Their assessment was, in the circumstances, entirely justified.
6. The assessee-company also objected to the grossing up of the income for the purposes of determining the tax liability. According to them relevant tax had been paid by the Indian company after the relevant previous year and, therefore, the tax so paid should not have been considered for the purpose of grossing up of the income for the year under consideration. Reliance was placed in this connection on the decision of the Hon'ble Orissa High Court in the case of CIT v.American Consulting Corpn.  123 1TR 513.
7. On behalf of the revenue, the aforesaid submissions were resisted and the orders of the authorities below were supported.
8. We have carefully gone through the decision relied upon by the learned counsel for the assessee. It appears to us that the said decision does not help the assessee.
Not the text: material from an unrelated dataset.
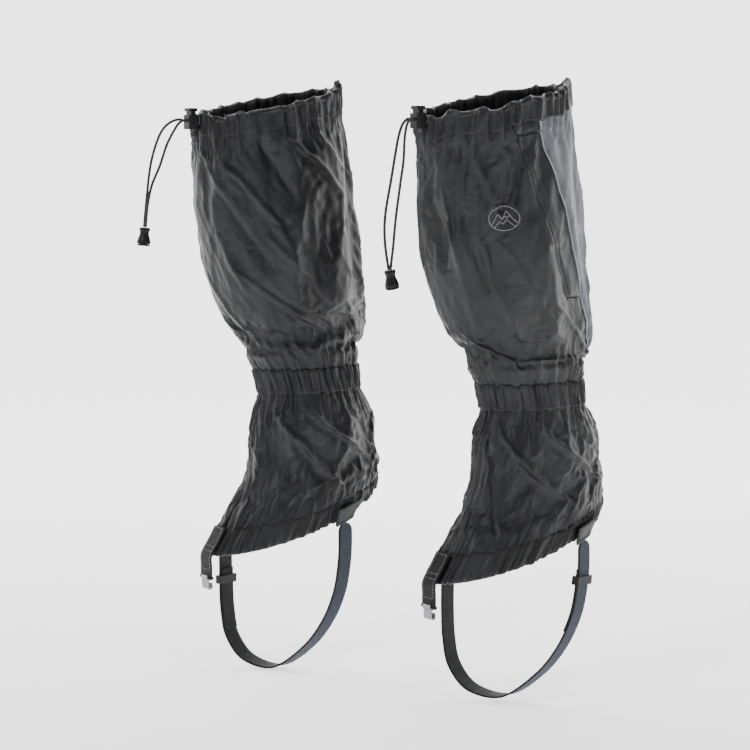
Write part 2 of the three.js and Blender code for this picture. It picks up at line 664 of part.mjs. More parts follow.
// Where the strap has a section, as distances from its outer end. The tail's two ends are among them.
function strapDistances(gaiter) {
  const length = strapCurve(gaiter).getLength();
  const roundEnd = [0.35, 1.4, 3.2, 6];
  const straight = even(STRAP_WIDTH / 2, length - STRAP_WIDTH / 2, 24);
  const tailEnds = [TAIL.start, TAIL.start + TAIL.length];
  const apart = straight.filter((distance) => tailEnds.every((end) => Math.abs(end - distance) > 2));
  const far = roundEnd.map((end) => length - end);
  return [...roundEnd, ...apart, ...tailEnds, ...far].sort((a, b) => a - b);
}

function instepStrap(gaiter) {
  const distances = strapDistances(gaiter);
  const length = strapCurve(gaiter).getLength();
  const radius = STRAP_WIDTH / 2;
  const widthAt = (distance) => {
    const fromEnd = Math.min(distance, length - distance, radius);
    return 2 * Math.sqrt(radius ** 2 - (radius - fromEnd) ** 2);
  };
  return ribbon(gaiter, distances, widthAt, STRAP_THICKNESS, 0);
}

const tailShift = (gaiter) => gaiter.side * (STRAP_THICKNESS / 2 + CLEARANCE + TAIL.thickness / 2);

function strapTail(gaiter) {
  const end = TAIL.start + TAIL.length;
  const distances = strapDistances(gaiter).filter((distance) => distance >= TAIL.start && distance <= end);
  return ribbon(gaiter, distances, () => STRAP_WIDTH - 1, TAIL.thickness, tailShift(gaiter));
}

// A flat loop that holds the strap and its tail together.
function strapSlider(gaiter) {
  const { centre, along, across, out } = strapFrame(gaiter, SLIDER.start + SLIDER.height / 2);
  const inWidth = STRAP_WIDTH + 2 * SLIDER.play;
  const inDepth = STRAP_THICKNESS + CLEARANCE + TAIL.thickness + 2 * SLIDER.play;
  const middle = (tailShift(gaiter) * (CLEARANCE + TAIL.thickness)) / (2 * Math.abs(tailShift(gaiter)));
  const around = box(inWidth + 2 * SLIDER.wall, inDepth + 2 * SLIDER.wall, SLIDER.height, 0, 0, 0);
  const frame = cut(around, box(inWidth, inDepth, SLIDER.height * 2, 0, 0, 0));
  const basis = new Matrix4().makeBasis(across, out, across.clone().cross(out));
  const place = centre.clone().addScaledVector(out, middle);
  return frame.applyMatrix4(basis).translate(place.x, place.y, place.z);
}

// ---------------------------------------------------------------- emblem

function emblem({ side }) {
  const { width, height, down, angle, thickness } = EMBLEM;
  const face = LEG_FACE - CLEARANCE - thickness;
  const half = spanAngle(down, width / 2);
  return panel(side, [down, down + height], fixed(angle - half), fixed(angle + half), face, thickness);
}

// ---------------------------------------------------------------- one gaiter, and the pair

function pieces(gaiter) {
  return [
    ["main_panel", mainPanel(gaiter), FINISH.shell],
    ["rear_panel", rearPanel(gaiter), FINISH.grey],
    ["closure_flap", closureFlap(gaiter), FINISH.shell],
    ["hook_tape", closureTape(gaiter, HOOK_TAPE_FACE), FINISH.tape],
    ["loop_tape", closureTape(gaiter, LOOP_TAPE_FACE), FINISH.tape],
    ["drawcord_casing", topCasing(gaiter), FINISH.shell],
    ["drawcord_eyelet", eyelet(gaiter), FINISH.metal],
    ["drawcord_in_casing", drawcordInCasing(gaiter), FINISH.cord],
    ["drawcord_upper_strand", strand(gaiter, gaiter.strands.upper, 1), FINISH.cord],
    ["drawcord_lower_strand", strand(gaiter, gaiter.strands.lower, -1), FINISH.cord],
    ["cord_lock_body", lockBody(gaiter), FINISH.plastic],
    ["cord_lock_plunger", lockPlunger(gaiter), FINISH.plastic],
    ["cord_lock_spring", lockSpring(gaiter), FINISH.metal],
    ["cord_end_bell", cordEndBell(gaiter), FINISH.plastic],
    ["cord_end_cap", cordEndCap(gaiter), FINISH.plastic],
    ["ankle_casing", ankleCasing(gaiter), FINISH.shell],
    ["ankle_elastic", ankleElastic(gaiter), FINISH.elastic],
    ["boot_outer_panel", bootPanel(gaiter, 0, 180), FINISH.shell],
    ["boot_inner_panel", bootPanel(gaiter, 180, 360), FINISH.shell],
    ["hem_casing", hemCasing(gaiter), FINISH.lining],
    ["hem_elastic", hemElastic(gaiter), FINISH.elastic],
    ["toe_tab", toeTab(gaiter), FINISH.webbing],
    ["lace_hook", laceHook(gaiter), FINISH.metal],
    ["outer_strap_tab", strapTab(gaiter, gaiter.strapOuter), FINISH.lining],
    ["inner_strap_tab", strapTab(gaiter, gaiter.strapInner), FINISH.lining],
    ["instep_strap", instepStrap(gaiter), FINISH.webbing],
    ["strap_tail", strapTail(gaiter), FINISH.webbing],
    ["strap_slider", strapSlider(gaiter), FINISH.plastic],
    ["emblem", emblem(gaiter), FINISH.thread],
  ];
}

function makeGaiter(gaiter) {
  const group = new Group();
  group.position.set(gaiter.place[0], gaiter.place[1], 0);
  group.rotation.z = radians(gaiter.toeOut);
  for (const [name, geometry, material] of pieces(gaiter)) {
    const mesh = new Mesh(closed(geometry), material());
    mesh.name = `${gaiter.name}_${name}`;
    group.add(mesh);
  }
  return group;
}

const gaiters = new Group();
gaiters.add(...GAITERS.map(makeGaiter));

export default gaiters;
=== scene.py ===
"""A pair of hiking gaiters: gathered fabric legs, drawcords, elastics, lace hooks and instep straps.

Everything is in metres, +Z up, toes towards -X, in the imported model's own frame.
"""

import logging
import math
from dataclasses import dataclass, field
from enum import Enum
from typing import Callable, Sequence

import bmesh
import bpy
import numpy as np
from mathutils import Matrix, Vector


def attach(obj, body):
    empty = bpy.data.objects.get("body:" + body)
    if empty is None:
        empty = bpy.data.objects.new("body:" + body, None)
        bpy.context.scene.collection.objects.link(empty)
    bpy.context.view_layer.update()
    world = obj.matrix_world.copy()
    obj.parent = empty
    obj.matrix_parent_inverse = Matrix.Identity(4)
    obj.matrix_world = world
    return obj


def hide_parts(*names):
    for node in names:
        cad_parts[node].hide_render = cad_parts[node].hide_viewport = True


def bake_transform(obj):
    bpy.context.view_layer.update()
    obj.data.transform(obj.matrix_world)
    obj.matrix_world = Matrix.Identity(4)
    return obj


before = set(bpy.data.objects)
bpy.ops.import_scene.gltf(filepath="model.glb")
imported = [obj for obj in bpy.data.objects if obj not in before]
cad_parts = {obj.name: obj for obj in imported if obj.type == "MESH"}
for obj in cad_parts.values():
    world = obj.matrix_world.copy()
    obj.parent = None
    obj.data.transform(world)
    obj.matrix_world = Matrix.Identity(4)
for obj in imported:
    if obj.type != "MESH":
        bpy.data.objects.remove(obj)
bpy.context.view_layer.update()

MM = 0.001
Values = float | np.ndarray
Edge = Callable[[np.ndarray], np.ndarray]
TURN = 2 * math.pi
LOG = logging.getLogger("gaiters")


class Side(Enum):
    """Which leg a gaiter is for, and which way round the leg its outer side lies."""

    RIGHT = "right"
    LEFT = "left"

    def node(self, name: str) -> str:
        """The full name of one of this gaiter's nodes or bodies."""
        return f"{self.value}_{name}"


def give(
    piece: bpy.types.Object, side: Side, node: str = "", body: str = "root"
) -> bpy.types.Object:
    """Gives a finished piece its body, and lets it stand for a node.

    Args:
        piece: the piece.
        side: its gaiter.
        node: the node it stands for, without its side, when there is one.
        body: the body it rides on.

    Returns:
        The piece.
    """
    if node:
        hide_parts(side.node(node))
    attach(piece, body)
    return piece


def unit(vectors: np.ndarray) -> np.ndarray:
    """The directions of vectors whose coordinates come last."""
    return vectors / np.linalg.norm(vectors, axis=-1, keepdims=True)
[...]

What the Tribunal had held in the aforesaid case of American Consulting Corpn. (supra) was that the undertaking of the company to meet the tax liability of the non-resident company was in the nature of a benefit or perquisite contemplated by clause (iv) of Section 28 of the Act introduced by section 7 of the Finance Act, 1964 and that, for the period prior to the amendment, the benefit or perquisite was not liable to be charged to tax under the head 'Profits and gains of business or profession'.
Clause (iv) of Section 28 was applicable to the assessment year under consideration and, therefore, the arguments on the basis of which the Tribunal had given relief to the American Consulting Corporation was not available to the assessee in the present case. The grossing up appears to us to be entirely justified and, accordingly, we uphold the order of the learned Commissioner (Appeals) on this point.